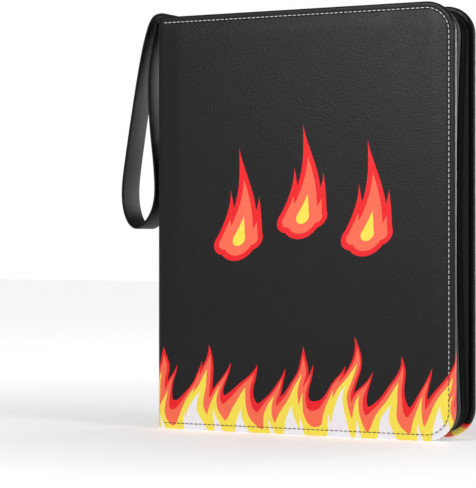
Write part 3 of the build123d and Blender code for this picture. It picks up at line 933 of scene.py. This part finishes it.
def floor_with_painted_shadow():
    finish = Finish("painted_shadow_floor", (0.86, 0.86, 0.87), 0.7, Emission_Strength=0.74)
    x, y, _ = finish.axes(finish.object_place())
    # Painted shadow: the floor's own glow is grey under the case and fades to white about 0.9 m
    # out.
    painted_shadow_fade = ((x * x + y * y) ** 0.5 * 1.1).least(1.0)
    finish.set("Emission Color", finish.mix(painted_shadow_fade, (0.42, 0.42, 0.43, 1), (1, 1, 1, 1)))
    dust = finish.noise(finish.object_place(), 6.0, 2.0)
    finish.set("Roughness", dust * 0.1 + 0.6)
    return finish.material


def soft_light(name, place, target, size, power):
    data = bpy.data.lights.new(name, "AREA")
    data.shape, data.size, data.energy = "DISK", size, power
    lamp = bpy.data.objects.new(name, data)
    lamp.location = place
    lamp.rotation_euler = (Vector(target) - Vector(place)).to_track_quat("-Z", "Y").to_euler()
    bpy.context.scene.collection.objects.link(lamp)


bm = bmesh.new()
bmesh.ops.create_grid(bm, x_segments=1, y_segments=1, size=6)
floor = bpy.data.objects.new("floor", bpy.data.meshes.new("floor"))
bm.to_mesh(floor.data)
bm.free()
floor.data.materials.append(floor_with_painted_shadow())
bpy.context.scene.collection.objects.link(floor)
world = bpy.data.worlds.new("pale_studio")
world.use_nodes = True
pale = world.node_tree.nodes["Background"]
pale.inputs["Color"].default_value = (1, 1, 1, 1)
seen = world.node_tree.nodes.new("ShaderNodeLightPath")
level = world.node_tree.nodes.new("ShaderNodeMapRange")
level.inputs["To Min"].default_value = WORLD_FILL
level.inputs["To Max"].default_value = 1.0
world.node_tree.links.new(seen.outputs["Is Camera Ray"], level.inputs["Value"])
world.node_tree.links.new(level.outputs[0], pale.inputs["Strength"])
bpy.context.scene.world = world
soft_light("front_light", (-0.33, -1.5, 0.74), (0.1, 0, 0.3), 0.34, 12)
soft_light("side_light", (1.6, -0.4, 0.7), (0.1, 0, 0.2), 0.5, 11)
soft_light("rim_light", (0.62, 1.7, 0.4), (0.136, 0, 0.2), 0.6, 9)
bpy.context.scene.view_settings.view_transform = "Standard"
lens = bpy.data.cameras.new("camera")
lens.lens, lens.sensor_width = 152.3, 36
camera = bpy.data.objects.new("camera", lens)
camera.location = (0.757, -1.529, 0.156)
camera.rotation_euler = (pi / 2, 0, radians(28.4))
bpy.context.scene.collection.objects.link(camera)
bpy.context.scene.camera = camera
print("camera is", round(camera.location.length, 2), "m from the middle of the case's foot")
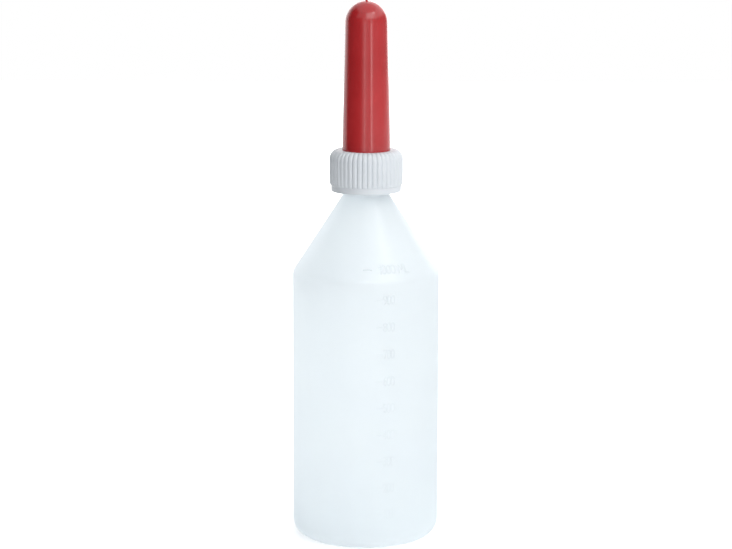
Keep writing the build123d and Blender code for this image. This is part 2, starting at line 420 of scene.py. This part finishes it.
def hdpe(tree, surface):
    """Natural translucent polyethylene, wavy from blow moulding, darker on the raised scale: thicker
    there, plus painted shade.
    """
    cloud = noise(tree, 28, 3, 0.5)
    thin = colours(tree, cloud, (0.35, (0.956, 0.978, 0.992)), (0.65, (0.966, 0.988, 0.998)))
    relief = node(tree, "ShaderNodeAttribute", attribute_name="relief").outputs["Fac"]
    # Painted shade: the raised lines and numbers get a darker colour, partly for the denser plastic there
    # and partly standing in for the shadow under them.
    thickness_and_shade = node(tree, "ShaderNodeMapRange", {"Value": relief, "From Max": full_line_relief})
    tint = node(tree, "ShaderNodeMixRGB", {
        "Fac": thickness_and_shade.outputs[0], "Color1": thin, "Color2": (0.84, 0.87, 0.89, 1),
    }).outputs["Color"]
    tree.links.new(tint, surface.inputs["Base Color"])
    surface.inputs["IOR"].default_value = 1.5
    surface.inputs["Transmission Weight"].default_value = 0.45
    grain = noise(tree, 900, 2, 0.6)
    tree.links.new(between(tree, noise(tree, 60, 4, 0.6), 0.27, 0.36), surface.inputs["Roughness"])
    waves = bump(tree, noise(tree, 22, 2, 0.5, (1, 1, 0.35)), 0.5, 0.5)
    skin = bump(tree, grain, 0.02, 0.5, waves)
    tree.links.new(skin, surface.inputs["Normal"])
    height = node(tree, "ShaderNodeSeparateXYZ", {
        "Vector": node(tree, "ShaderNodeTexCoord").outputs["Object"],
    }).outputs["Z"]
    towards_neck = node(tree, "ShaderNodeMapRange", {
        "Value": height, "From Min": neck_share_low, "From Max": neck_share_high,
    }).outputs[0]
    let_light_through(tree, surface, between(tree, towards_neck, body_share, neck_share), tint, skin)
    sheen = node(tree, "ShaderNodeBsdfGlossy", {"Roughness": 0.3, "Normal": skin})
    inward = node(tree, "ShaderNodeNewGeometry").outputs["Backfacing"]
    output = tree.nodes["Material Output"].inputs["Surface"]
    glossed = node(tree, "ShaderNodeMixShader", {
        0: between(tree, inward, 0.06, 0.0), 1: output.links[0].from_socket, 2: sheen.outputs[0],
    })
    tree.links.new(glossed.outputs[0], output)


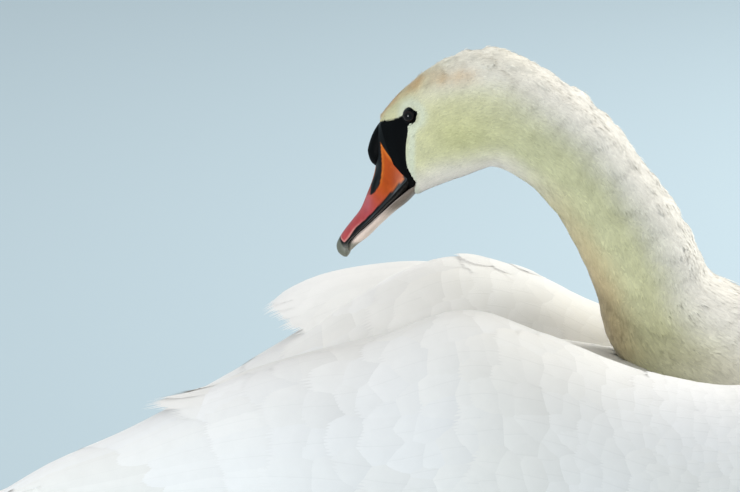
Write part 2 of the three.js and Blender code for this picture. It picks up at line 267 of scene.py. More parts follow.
class PairedForm(Form):
    """Rings whose two ends lie in the neck's middle plane."""

    def __init__(self, rows, lie=-1, roundness=2.0, shoulder=0.0):
        super().__init__(rows, lie)
        self.roundness = roundness
        self.shoulder = shoulder  # height of the widest place, from -1 at the second end to 1 at the first

    def at(self, t, angle, raised=0.0):
        t, angle, raised, ax, az, bx, bz, width, narrow = self.columns(t, angle, raised)
        dx, dz = (ax - bx) / 2, (az - bz) / 2
        reach = 1 + raised / np.maximum(np.hypot(dx, dz), 1e-6)
        up = power(np.cos(angle), 2 / self.roundness)
        out = power(np.sin(angle), 2 / self.roundness)
        rise = self.shoulder + (1 - self.shoulder * np.sign(up)) * up
        x = (ax + bx) / 2 + dx * reach * rise
        z = (az + bz) / 2 + dz * reach * rise
        return on_neck_plane(x, (width + raised) * out * (1 - narrow * rise), z)


class CrossForm(Form):
    """Rings square to X."""

    def __init__(self, rows, roundness, hand=1):
        super().__init__(rows)
        self.roundness = roundness
        self.hand = hand

    def at(self, t, angle, raised=0.0):
        t, angle, raised, x, side, bottom, top, width, lean = self.columns(t, angle, raised)
        front = self.rows[0][0]
        x = np.where(t < 0, front + 0.4 * (x - front), x)  # blunt before the first row
        tilt = np.radians(lean)
        rise = np.maximum((top - bottom) / 2 + raised, 0.3)
        up = rise * power(np.cos(angle), 2 / self.roundness)
        out = np.maximum(width + raised, 0.3) * power(np.sin(angle), 2 / self.roundness)
        y = side + out * np.cos(tilt) - up * np.sin(tilt)
        z = (top + bottom) / 2 + out * np.sin(tilt) + up * np.cos(tilt)
        return np.stack([x, self.hand * y, z], -1)


class SheetForm(Form):
    """A curved sheet under a group of long feathers. The angle is millimetres across it."""

    def __init__(self, rows, hand=1, crown=0.0):
        super().__init__(rows)
        self.hand = hand
        self.crown = crown  # how far its edges fall, as a share of the half width

    def at(self, t, across, raised=0.0):
        t, across, raised, x, side, z, width, lean = self.columns(t, across, raised)
        tilt = np.radians(lean)
        up = raised - self.crown * across**2 / np.maximum(np.abs(width), 12)
        y = side + across * np.cos(tilt) - up * np.sin(tilt)
        return np.stack([x, self.hand * y, z + across * np.sin(tilt) + up * np.cos(tilt)], -1)


TRUNK_FORM = CrossForm([(x, 0, low, top, width, 0) for x, low, top, width in TRUNK], 2.25)
NECK_FORM = PairedForm(NECK)
WING_FORMS = {name: CrossForm(WING_FRONT + WING_REAR[name], 2.1, hand) for name, hand in HANDS.items()}
TERTIAL_FORMS = {name: SheetForm(TERTIALS[name], hand, 0.25) for name, hand in HANDS.items()}
TAIL_FORM = SheetForm([(x, 0, (low + top) / 2, width, 0) for x, low, top, width in TAIL], 1, 0.12)
BILL_FORM = PairedForm(BILL_UPPER, roundness=2.3, shoulder=-0.7)
JAW_FORM = PairedForm(BILL_LOWER, roundness=2.3, shoulder=0.8)


def coat_depth(t):
    """Depth of the neck's and head's feathers over the skin at rows t of the neck, in millimetres."""
    return np.interp(t, [0, 4, 12, 17, 20, 22, 23], [6, 4.6, 4.2, 3.6, 2.2, 1.5, 1.2])


BODY_DEPTH = 4.5  # and of the trunk's feathers
WING_DEPTH = 4.0


def outline_distance(x, z, outline):
    """Distance of points from a closed outline, above 0 inside it."""
    corners = np.asarray(outline, float)
    x, z = np.asarray(x, float), np.asarray(z, float)
    nearest = np.full(x.shape, 1e9)
    inside = np.zeros(x.shape, bool)
    for (ax, az), (bx, bz) in zip(corners, np.roll(corners, -1, 0)):
        dx, dz = bx - ax, bz - az
        along = np.clip(((x - ax) * dx + (z - az) * dz) / (dx**2 + dz**2), 0, 1)
        nearest = np.minimum(nearest, np.hypot(x - ax - along * dx, z - az - along * dz))
        inside ^= ((az > z) != (bz > z)) & (x < ax + (z - az) * dx / (dz if dz else 1e-9))
    return np.where(inside, nearest, -nearest)


def waves(points, size, seed):
    """Soft random ripples over points, about -1 to 1, with bumps about `size` millimetres apart."""
    rng = np.random.default_rng(seed)
    total = np.zeros(points.shape[:-1])
    for _ in range(7):
        direction = rng.normal(size=3)
        direction *= TAU / (size * rng.uniform(1.2, 2.6) * np.linalg.norm(direction))
        total += np.sin(points @ direction + rng.uniform(0, TAU))
    return total / 3.2


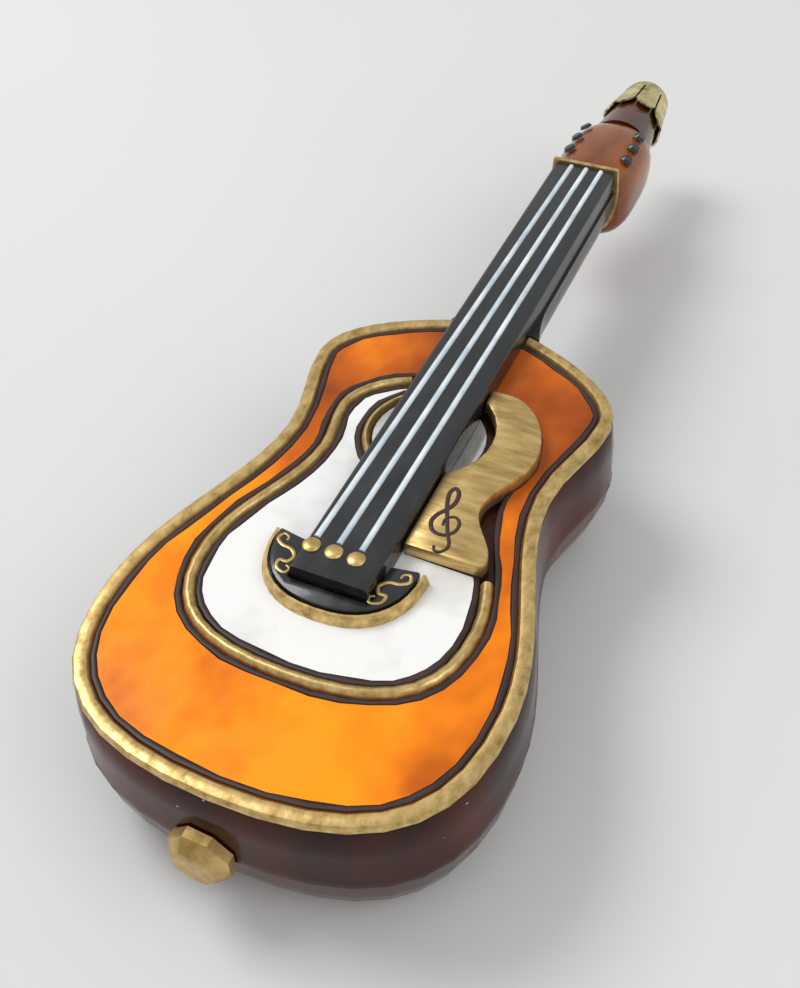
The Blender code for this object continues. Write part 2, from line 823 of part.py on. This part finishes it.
def make_cap():
    """Pressed cap: flat crown with two wire holes and a flared skirt of pointed tongues."""
    per_petal = 8
    around = CAP_PETALS * per_petal
    crown = SPOUT_END + GAP
    columns = []
    for i in range(around):
        angle = 2 * math.pi * i / around
        phase = abs((i % per_petal) / per_petal * 2 - 1)
        drop = CAP_TIP_DROP * (1 - phase ** 2)
        inside, outside = [], []
        for share in (0.0, 0.33, 0.66, 1.0):
            length = (CAP_SKIRT + drop) * share
            along = SPOUT_LENGTH - length
            flare = CAP_FLARE * share ** 2
            radius = spout_radius(along) + GAP + flare
            inside.append((radius, SPOUT_START + along))
            outside.append((radius + CAP_SHEET, SPOUT_START + along))
        profile = [(0.25 * inside[0][0], crown), (inside[0][0], crown)] + inside[1:]
        profile += outside[:0:-1]
        profile += [
            (outside[0][0], crown - CAP_SHEET / 2),
            (outside[0][0] - CAP_SHEET / 2, crown + CAP_SHEET * 0.7),
            (outside[0][0] - CAP_SHEET * 1.5, crown + CAP_SHEET),
            (0.25 * inside[0][0], crown + CAP_SHEET),
        ]
        columns.append((angle, profile))
    rings = []
    for k in range(len(columns[0][1])):
        ring = []
        for angle, profile in columns:
            radius, along = profile[k]
            ring.append((radius * math.cos(angle), along, AXIS_Z + radius * math.sin(angle)))
        rings.append(ring)
    cap = place("cap", skin(rings), cap_metal(), 40)
    cut(cap, cutter("cap_slits", cap_slits()), cutter("wire_holes", wire_holes()))


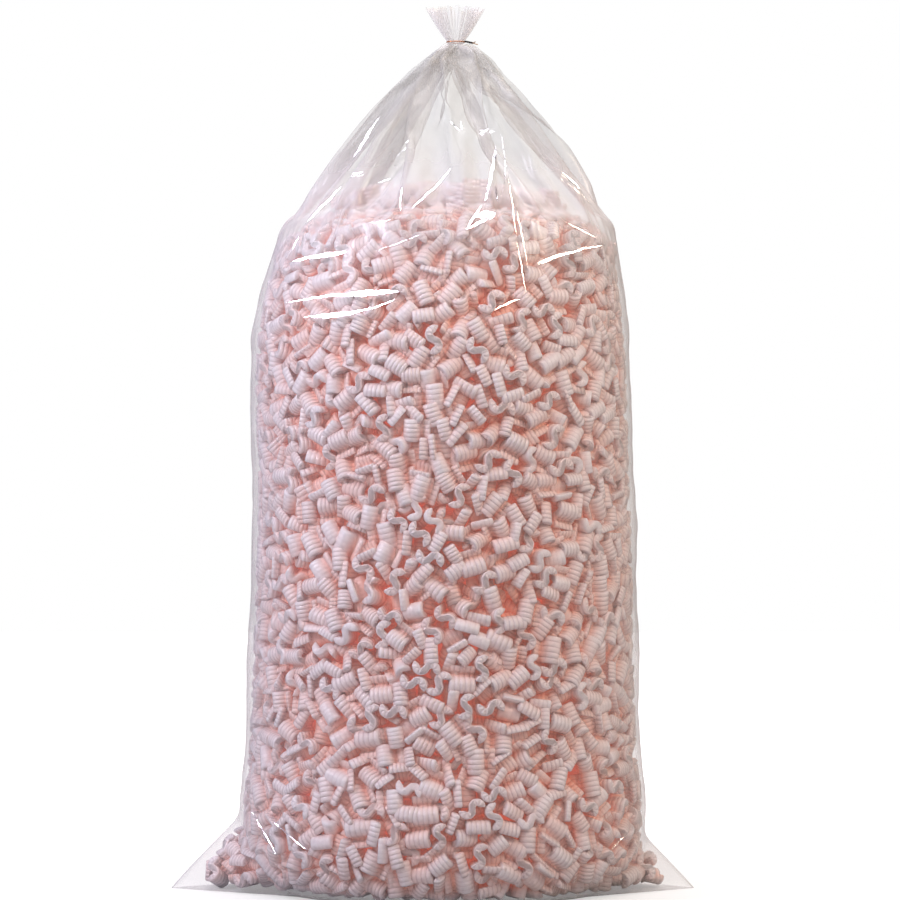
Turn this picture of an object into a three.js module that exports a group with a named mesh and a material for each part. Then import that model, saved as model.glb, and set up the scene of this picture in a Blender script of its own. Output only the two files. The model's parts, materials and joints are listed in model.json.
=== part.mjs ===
// A clear film bag of loose-fill packing peanuts, gathered at the neck and closed with a wire tie.
// Millimetres, +Z up. The origin is on the floor, at the middle of the bag's footprint box.
// -Y is the front. The bag is one tube of film with a straight seal along its foot, so when it
// stands up full the two ends of that seal stick out at the sides as low pointed ears.
import * as THREE from "three";

// ---- Driving dimensions -------------------------------------------------------------------

const TIE_HEIGHT = 1184; // floor to the wire tie
const FRILL_HEIGHT = 48; // open mouth of the bag above the tie
const FOOT_HALF = 232; // half width of the flat foot
const BELLY_HALF = 283; // half width at the widest, low down
const SHOULDER_HALF = 249; // half width where the sides turn in
const SHOULDER_HEIGHT = 846;
const BODY_SHIFT = 15; // the body stands a little to +X of the footprint's middle
const NECK_SHIFT = 33; // and the neck leans further that way
const NECK_RADIUS = 10.5; // gathered film, squeezed by the tie
const THROAT_RADIUS = 4; // what the pleats leave open through the neck
const THROAT_LENGTH = 12; // how far it runs each way from the tie
const DEPTH_SHARE = 0.94; // depth of the bag over its width
const FILM_WALL = 1; // drawn wall of the film
const EAR_TIP = 370; // reach of a foot corner from the origin
const EAR_HALF_WIDTH = 118; // half the ear's root, front to back
const PLEATS = 12; // gathers that run up to the neck
const HEAP_EDGE = 918; // where the heap of peanuts meets the film
const HEAP_RISE = 46; // how far its middle stands above that
const FILL_GAP = 0.8; // between the film and the heap
const EAR_GAP = 4; // the same, low down where the film folds out into the ears
const FILL_EAR_TIP = 326; // the peanuts don't reach the tips of the ears

const PEANUT = { length: 38, thickness: 9.5, width: 28, sweep: 3.55 }; // sweep in radians
const PEANUT_RINGS = [1, 6, 12, 18]; // loose peanuts lying on the heap, ring by ring
const RING_PITCH = 47.5; // more than a peanut's diagonal, so that none overlap
const REST_GAP = 0.6; // under each loose peanut

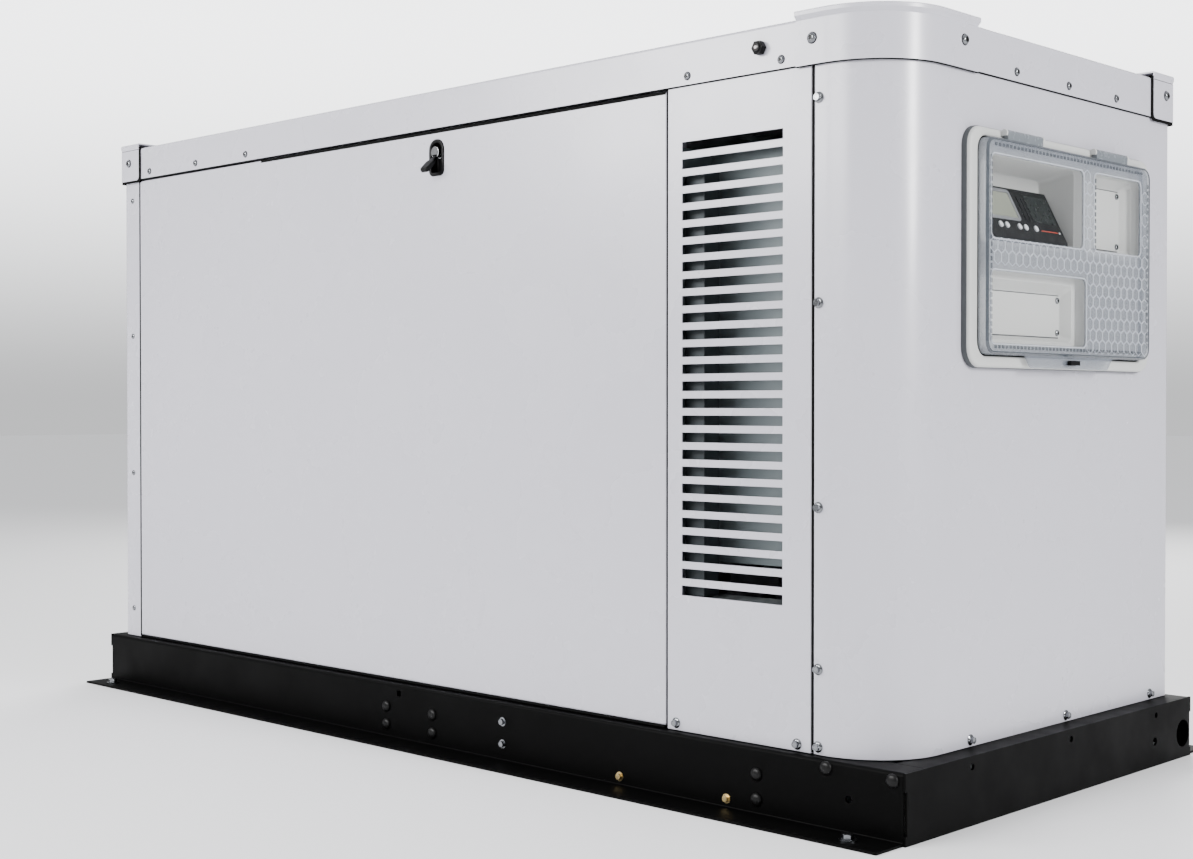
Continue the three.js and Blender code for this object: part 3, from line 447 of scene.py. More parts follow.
def louvrePanel(name, x0, x1, slotX, side):
    y, t, bend, back = skin["y"], skin["sheet"], louvre["bend"], -skin["y"] + louvre["return"]
    outer = [(x0, back)] + arc((x0 + bend, -y + bend), bend, 180, 270, 4)
    outer += arc((x1 - bend, -y + bend), bend, 270, 360, 4) + [(x1, back)]
    inner = [(x1 - t, back)] + arc((x1 - bend, -y + bend), bend - t, 360, 270, 3)
    inner += arc((x0 + bend, -y + bend), bend - t, 270, 180, 3) + [(x0 + t, back)]
    outline = [(u, v * -side) for u, v in outer + inner]
    panel = extrudeOutline(name, outline, "z", skin["bottom"], skin["top"])
    slots = []
    for i in range(louvre["slots"]):
        top = louvre["top"] - i * louvre["pitch"]
        slot = roundedRectangle((slotX, slotX + louvre["width"]), (top - louvre["height"], top), 0.8, 2)
        slots.append(extrudeOutline("slot", slot, "y", *acrossSkin(side, 9, 9)))
    return cutWith(panel, slots)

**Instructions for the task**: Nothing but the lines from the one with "Turn this picture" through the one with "import * as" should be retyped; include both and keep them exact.

**Result below**:
Turn this picture of an object into a three.js module that exports a group with a named mesh and a material for each part. Then import that model, saved as model.glb, and set up the scene of this picture in a Blender script of its own. Output only the two files. The model's parts, materials and joints are listed in model.json.
=== part.mjs ===
// A clear film bag of loose-fill packing peanuts, gathered at the neck and closed with a wire tie.
// Millimetres, +Z up. The origin is on the floor, at the middle of the bag's footprint box.
// -Y is the front. The bag is one tube of film with a straight seal along its foot, so when it
// stands up full the two ends of that seal stick out at the sides as low pointed ears.
import * as THREE from "three";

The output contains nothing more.